Trevor Nunn: after the fire alarm went off twice in ten minutes on the first day of the ‘tech’ of Porgy & Bess at the Savoy, each time requiring a full evacuation of the building: “Ted! call the producers, we’re moving theatres”.

Nicholas Hytner: in the middle of a 1980 tech of Britten’s Turn of the Screw which was overdesigned, understaffed and out of control: “Why does it have to be like this?” A howl of directorial anguish, that sad to say was greeted by insensitive guffaws from backstage.

Anonymous: (for legal reasons but from the director of a musical currently running in the West End): “I don’t know what to do. I really don’t know what to do. I could go to the airport I suppose”. A sentiment shared by all of us at some point our career.

Project Model – Maintenance!
The producers of Maintenance! have offered the director’s position to some of the top names from both the West End and Broadway. All declined possibly put off by the general vacuousness of the concept or by composer Gunther Eisenkopf’s unnerving sense of humour. The final short list has come down to two names, the veteran Ronny Duveteen, whose recent production of Lilac Time at Chichester got reviews like “This is a load of camp old tosh, but I loved it” (Petersfield Evening Argus), and Kevin McHarrowing whose all-black production of Murder at the Vicarage at the Tricycle was well regarded and whose 14 hour production of The Long March, the story of Mao’s creation of the Peoples Republic told in words and music got reviews like “An ideal family show for the festive season” (China Peoples Daily, circulation 1.2 billion). The latter played over 3 nights at Coventry’s Belgrade Theatre and Ernest Bigelow, the only member of the public who managed to stick it out through all 3 parts, said when interviewed later “Fantastic! An emotional roller-coaster. There were moments when I didn’t know if I was asleep or awake”.
The producers, Alvin Toxteth and Samuel J Bloodlust together with composer Gunther Eisenkopf met Duveteen for lunch and were impressed by his experience and wealth of anecdote. In fact by the time they hit the brandy at about 3.00pm they had only got as far as Duveteen’s early career as a dancer in Binkie Mottram’s Talk of the Town revue Footlight Floozies of 1964. By that point Eisenkopf was looking increasingly irritable and eventually broke into Duveteens’s anecdote stream shouting “If you don’t get your hand off my knee I vill focking kill you”. Toxteth sensing a clash between the German’s Heavy Metal background and Duveteen’s cosier showbiz origins hastily broke the meeting up. The producers’ doubts about his suitability were reinforced on their return to the office where PA Charlotte Gore-Wincanton reported rumours that Duveteen had outstanding legal issues arising from a recent holiday in Thailand.

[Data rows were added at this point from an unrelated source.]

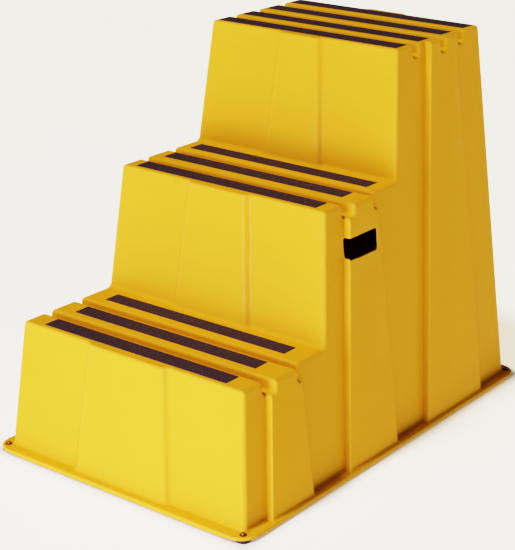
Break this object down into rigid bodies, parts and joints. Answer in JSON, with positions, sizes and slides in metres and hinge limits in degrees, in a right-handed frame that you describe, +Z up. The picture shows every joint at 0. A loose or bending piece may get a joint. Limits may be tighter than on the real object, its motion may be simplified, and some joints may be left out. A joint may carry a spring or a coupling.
{
  "type": "mounting block",
  "caption": "One-piece moulded three-step mounting block with grooved treads, anti-slip strips, side hand holes, a base flange and rubber feet; open underneath so that blocks nest.",
  "frame": {"origin": "on the floor, under the middle of the base flange", "axes": "+Z up; +Y towards the back, the way the steps climb; +X to the right of a person who climbs them"},
  "size_m": [0.594, 0.926, 0.7383],
  "materials": {
    "shell_plastic": "satin gloss, moulded polyethylene",
    "grip_tape": "gritty anti-slip tape",
    "foot_rubber": "matt",
    "washer_metal": "dull, tarnished",
    "rivet_metal": "satin, tarnished"
  },
  "bodies": {
    "root": {"step_shell": "shell_plastic", "lower_grip_strip_1": "grip_tape", "lower_grip_strip_2": "grip_tape", "lower_grip_strip_3": "grip_tape", "middle_grip_strip_1": "grip_tape", "middle_grip_strip_2": "grip_tape", "middle_grip_strip_3": "grip_tape", "top_grip_strip_1": "grip_tape", "top_grip_strip_2": "grip_tape", "top_grip_strip_3": "grip_tape", "top_grip_strip_4": "grip_tape", "foot_front_left": "foot_rubber", "foot_front_right": "foot_rubber", "foot_back_left": "foot_rubber", "foot_back_right": "foot_rubber", "foot_washer_front_left": "washer_metal", "foot_washer_front_right": "washer_metal", "foot_washer_back_left": "washer_metal", "foot_washer_back_right": "washer_metal", "foot_rivet_front_left": "rivet_metal", "foot_rivet_front_right": "rivet_metal", "foot_rivet_back_left": "rivet_metal", "foot_rivet_back_right": "rivet_metal"}
  },
  "joints": []
}
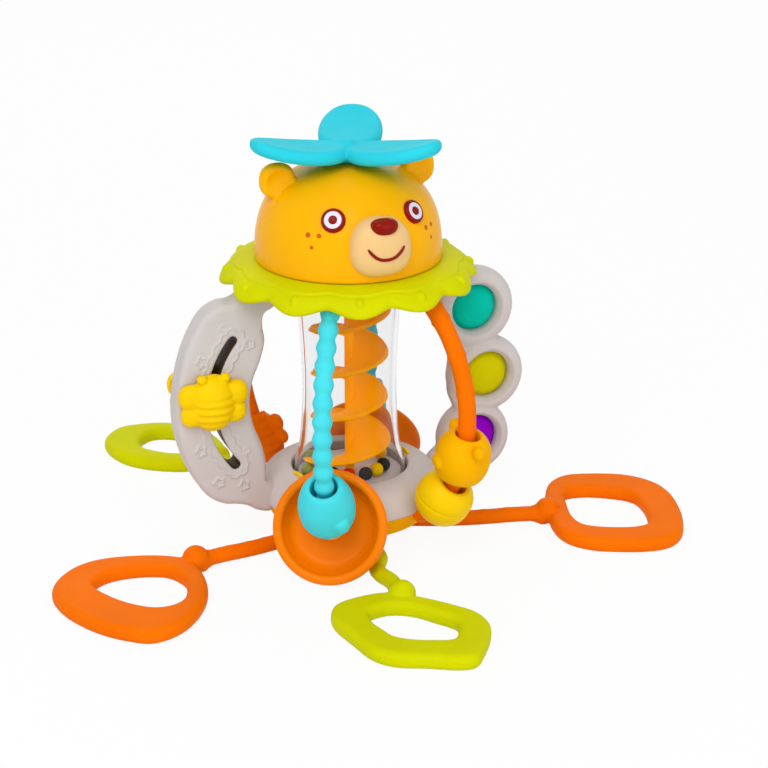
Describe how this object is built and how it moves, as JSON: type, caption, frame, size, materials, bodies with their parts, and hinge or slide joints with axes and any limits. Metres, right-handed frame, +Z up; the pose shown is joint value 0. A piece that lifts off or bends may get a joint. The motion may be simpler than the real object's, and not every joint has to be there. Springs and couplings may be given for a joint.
{
  "type": "sensory toy bear",
  "caption": "Baby's sensory toy: bear head with propeller on a clear ball tumbler, slotted handle, popper panel, bead arcs and pull rings on cords.",
  "frame": {"origin": "centre of the foot's underside, on the table", "axes": "+Z up through the tube's axis, the face looks along -Y, the popper panel is at +X and the slotted handle at -X"},
  "size_m": [0.3211, 0.3115, 0.2049],
  "materials": {
    "tray_yellow": "satin",
    "warm_gray": "satin",
    "lemon_plastic": "satin",
    "clear_tube": "polished, clear",
    "amber_slide": "polished, translucent",
    "orange_gloss": "polished",
    "olive_gloss": "polished",
    "black_gloss": "polished",
    "red_gloss": "polished",
    "golden_plastic": "polished",
    "lime_silicone": "soft satin",
    "cream_plastic": "satin",
    "dark_red_gloss": "polished",
    "white_gloss": "polished",
    "cyan_silicone": "soft satin",
    "orange_silicone": "soft satin",
    "teal_silicone": "soft satin",
    "yellow_green_silicone": "soft satin",
    "purple_silicone": "soft satin"
  },
  "bodies": {
    "base": {"foot_hub": "tray_yellow", "base_tray": "tray_yellow", "base_ring": "warm_gray", "snap_tab_left": "lemon_plastic", "snap_tab_right": "lemon_plastic", "tumble_tube": "clear_tube", "helix_slide": "amber_slide", "tumble_ball_01": "orange_gloss", "tumble_ball_02": "olive_gloss", "tumble_ball_03": "black_gloss", "tumble_ball_04": "red_gloss", "tumble_ball_05": "black_gloss", "tumble_ball_06": "lemon_plastic", "tumble_ball_07": "black_gloss", "tumble_ball_08": "orange_gloss", "tumble_ball_09": "olive_gloss", "tumble_ball_10": "golden_plastic", "head_floor": "golden_plastic", "collar": "lime_silicone", "head_shell": "golden_plastic", "muzzle": "cream_plastic", "nose": "dark_red_gloss", "smile": "dark_red_gloss", "eye_left": "white_gloss", "pupil_left": "dark_red_gloss", "eye_right": "white_gloss", "pupil_right": "dark_red_gloss", "propeller_pin": "warm_gray", "arc_cyan_front": "cyan_silicone", "dish_bush_front": "golden_plastic", "arc_cyan_back": "cyan_silicone", "dish_bush_back": "golden_plastic", "arc_orange_front": "orange_silicone", "arc_orange_back": "orange_silicone", "handle": "warm_gray", "panel": "warm_gray"},
    "propeller": {"propeller": "cyan_silicone"},
    "bee": {"bee_front": "lemon_plastic", "bee_back": "lemon_plastic", "bee_pin": "warm_gray"},
    "popper_top": {"popper_top": "teal_silicone"},
    "popper_middle": {"popper_middle": "yellow_green_silicone"},
    "popper_bottom": {"popper_bottom": "purple_silicone"},
    "dish_front": {"dish_front": "orange_gloss"},
    "dish_back": {"dish_back": "orange_gloss"},
    "bead_cyan_front": {"bead_cyan_front": "cyan_silicone"},
    "bead_cyan_back": {"bead_cyan_back": "cyan_silicone"},
    "bead_ball": {"bead_ball": "lemon_plastic"},
    "bead_bear": {"bead_bear": "golden_plastic"},
    "bead_bee": {"bead_bee": "orange_gloss"},
    "ring_left": {"ring_left": "orange_silicone", "cord_left": "orange_silicone"},
    "ring_front": {"ring_front": "lime_silicone", "cord_front": "lime_silicone"},
    "ring_right": {"ring_right": "orange_silicone", "cord_right": "orange_silicone"},
    "ring_back": {"ring_back": "lime_silicone", "cord_back": "lime_silicone"}
  },
  "joints": [
    {"name": "propeller_spin", "type": "hinge", "parent": "base", "child": "propeller", "pos_m": [0, 0, 0.19], "axis": [0, 0, 1], "continuous": true},
    {"name": "bee_slide", "type": "hinge", "parent": "base", "child": "bee", "pos_m": [-0.02161, 0, 0.07899], "axis": [0, 1, 0], "range_deg": [-42, 35]},
    {"name": "popper_top_push", "type": "slide", "parent": "base", "child": "popper_top", "axis": [0, 1, 0], "range_m": [0, 0.005]},
    {"name": "popper_middle_push", "type": "slide", "parent": "base", "child": "popper_middle", "axis": [0, 1, 0], "range_m": [0, 0.005]},
    {"name": "popper_bottom_push", "type": "slide", "parent": "base", "child": "popper_bottom", "axis": [0, 1, 0], "range_m": [0, 0.005]},
    {"name": "bead_cyan_front_slide", "type": "hinge", "parent": "base", "child": "bead_cyan_front", "pos_m": [0.00195, 0.00338, 0.077], "axis": [-0.866, 0.5, 0], "range_deg": [0, 54]},
    {"name": "bead_cyan_back_slide", "type": "hinge", "parent": "base", "child": "bead_cyan_back", "pos_m": [-0.00195, -0.00338, 0.077], "axis": [0.866, -0.5, 0], "range_deg": [0, 54]},
    {"name": "bead_bear_slide", "type": "hinge", "parent": "base", "child": "bead_bear", "pos_m": [-0.00195, 0.00338, 0.077], "axis": [-0.866, -0.5, 0], "range_deg": [0, 42]},
    {"name": "bead_bee_slide", "type": "hinge", "parent": "base", "child": "bead_bee", "pos_m": [0.00195, -0.00338, 0.077], "axis": [0.866, 0.5, 0], "range_deg": [0, 58]},
    {"name": "bead_ball_spin", "type": "hinge", "parent": "base", "child": "bead_ball", "pos_m": [0.02943, -0.05097, 0.0343], "axis": [0.2813, -0.4872, 0.8268], "continuous": true},
    {"name": "dish_front_spin", "type": "hinge", "parent": "base", "child": "dish_front", "pos_m": [-0.02255, -0.03906, 0.022], "axis": [-0.4532, -0.7849, 0.4226], "continuous": true},
    {"name": "dish_back_spin", "type": "hinge", "parent": "base", "child": "dish_back", "pos_m": [0.02255, 0.03906, 0.022], "axis": [0.4532, 0.7849, 0.4226], "continuous": true},
    {"name": "ring_left_pull", "type": "slide", "parent": "base", "child": "ring_left", "axis": [-0.9799, -0.1994, 0], "range_m": [-0.03, 0.03], "deforming": ["cord_left"]},
    {"name": "ring_right_pull", "type": "slide", "parent": "base", "child": "ring_right", "axis": [0.9613, -0.2756, 0], "range_m": [-0.03, 0.03], "deforming": ["cord_right"]},
    {"name": "ring_front_pull", "type": "slide", "parent": "base", "child": "ring_front", "axis": [-0.0715, -0.9974, 0], "range_m": [-0.012, 0.03], "deforming": ["cord_front"]},
    {"name": "ring_back_pull", "type": "slide", "parent": "base", "child": "ring_back", "axis": [-0.3746, 0.9272, 0], "range_m": [-0.03, 0.012], "deforming": ["cord_back"]}
  ],
  "couplings": [
    {"joint": "ring_right_pull", "follows": "ring_left_pull", "ratio": -1},
    {"joint": "ring_back_pull", "follows": "ring_front_pull", "ratio": -1}
  ]
}
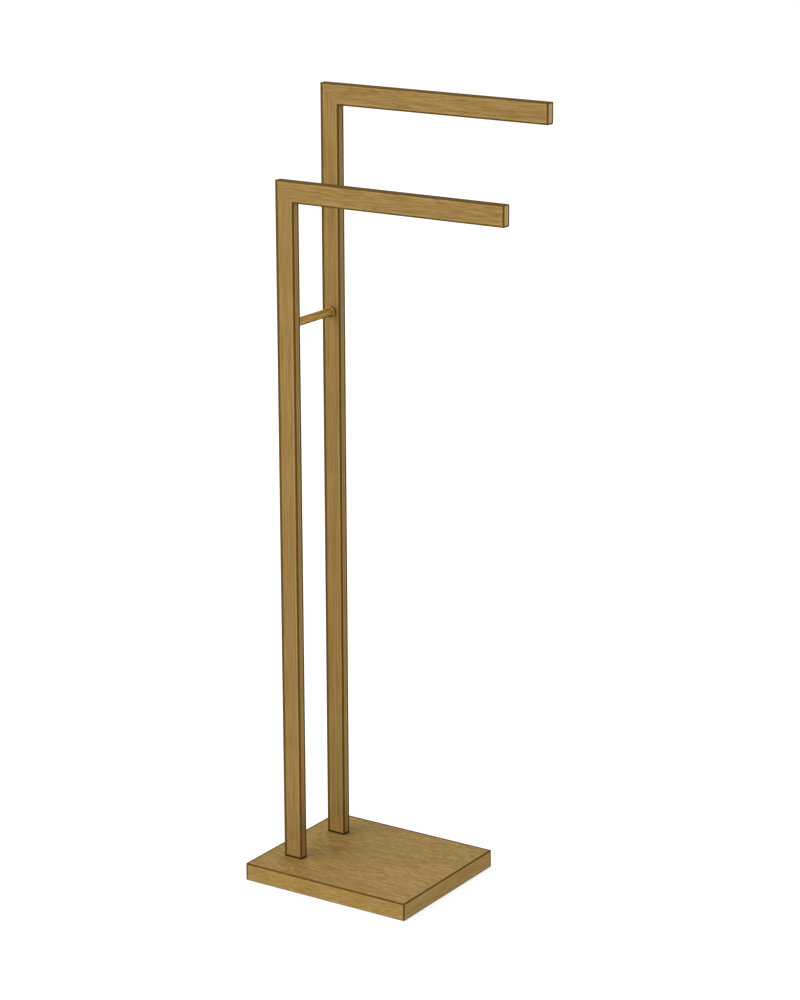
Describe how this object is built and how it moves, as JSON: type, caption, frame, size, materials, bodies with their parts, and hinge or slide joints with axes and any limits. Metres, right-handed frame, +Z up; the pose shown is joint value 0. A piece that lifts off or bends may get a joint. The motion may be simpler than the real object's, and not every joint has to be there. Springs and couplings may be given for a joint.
{
  "type": "freestanding towel stand",
  "caption": "Freestanding towel stand: a lower front and a taller rear L-shaped frame of flat brushed tube, tied by a short round bar, on a weighted rectangular base.",
  "frame": {"origin": "on the floor, at the middle of the base's underside", "axes": "+X from the posts along the arms, +Y from the lower front frame to the taller rear frame, +Z up"},
  "size_m": [0.264, 0.156, 0.76],
  "materials": {
    "brushed_bronze": "brushed steel, bronze toned",
    "zinc_steel": "zinc plated",
    "cast_iron": "as cast, black primer",
    "black_rubber": "fine grain",
    "white_nylon": "moulded"
  },
  "bodies": {
    "root": {"base_cover": "brushed_bronze", "base_ballast": "cast_iron", "base_studs": "zinc_steel", "base_stud_washers": "zinc_steel", "base_stud_nuts": "zinc_steel", "anti_slip_mat": "black_rubber", "front_post": "brushed_bronze", "front_arm": "brushed_bronze", "front_arm_cap": "brushed_bronze", "front_foot_block": "zinc_steel", "front_clamp_plate": "zinc_steel", "front_foot_screws": "zinc_steel", "rear_post": "brushed_bronze", "rear_arm": "brushed_bronze", "rear_arm_cap": "brushed_bronze", "rear_foot_block": "zinc_steel", "rear_clamp_plate": "zinc_steel", "rear_foot_screws": "zinc_steel", "crossbar_rod": "brushed_bronze", "crossbar_insert": "zinc_steel", "crossbar_bush": "white_nylon", "front_collar": "brushed_bronze", "rear_collar": "brushed_bronze"}
  },
  "joints": []
}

The following day the group was joined by book writer Dermot O’Dainty for lunch with Kevin McHarrowing. Things went much better apart from Eisenkopf’s failure to understand much of McHarrowing’s heavily accented Glaswegian account of his early struggles to find sense and meaning in his Gorbals childhood. By 3.00pm they had got to the bit where McHarrowing’s Uncles Jimmy and Dougal hold up a Paisley bookies shop in order to raise money to build a set for their favourite nephew’s production of The Good Person of Szechwan at the local church hall. At this point O’Dainty broke in saying, ”Great! Fascinating, but what did you think about the script?” McHarrowing made his pitch. (I won’t bore the reader rendering his words into Glaswegian but just take it from me that like all Glaswegians he sounded uncouth and a little bit whiney).
“Well fellers when I opened the script my first thought, and I guess anybody’s first thought, when they read the script was ‘These people are insane. These people are stark raving mad.’ At first sight the idea that you could base a musical on the Haynes Owners Workshop Manual for the 1989 Skoda Favorit is just plain daft but then as I read on I started to think perhaps these guys are on to something. The Skoda represents that something in our lives that we all strive for but when we achieve it we find that it just doesn’t work for us. Am I right?” At that point Eisenkopf and O’Dainty, who were so drunk when they conceived the piece, that they have no idea what the show is about, nod sagely. “And then I realised all of us in some form or other already own a Skoda and that the Skoda represents in emotional and cultural terms a return to….” McHarrowing continued in similar vein for some time and I won’t reproduce the remainder of his pitch here as it also forms part of his ‘First Day of Rehearsal Speech’ which I am planning to offer as a podcast. At the end of his preamble he produced 6 model Skodas that he had bought at Hamleys that morning, and proceeded to demonstrate to the production team his idea for the “Skoda Fandango Finale”. As he described the final moments he paused and looked round the evidently impressed production team and asked quietly “Guess what my first car was?” “A Skoda” whispered O’Dainty. McHarrowing nodded and this barefaced lie (his first car had been a Cortina that Uncle Dougal gave him once it had been wiped of fingerprints) got him the job.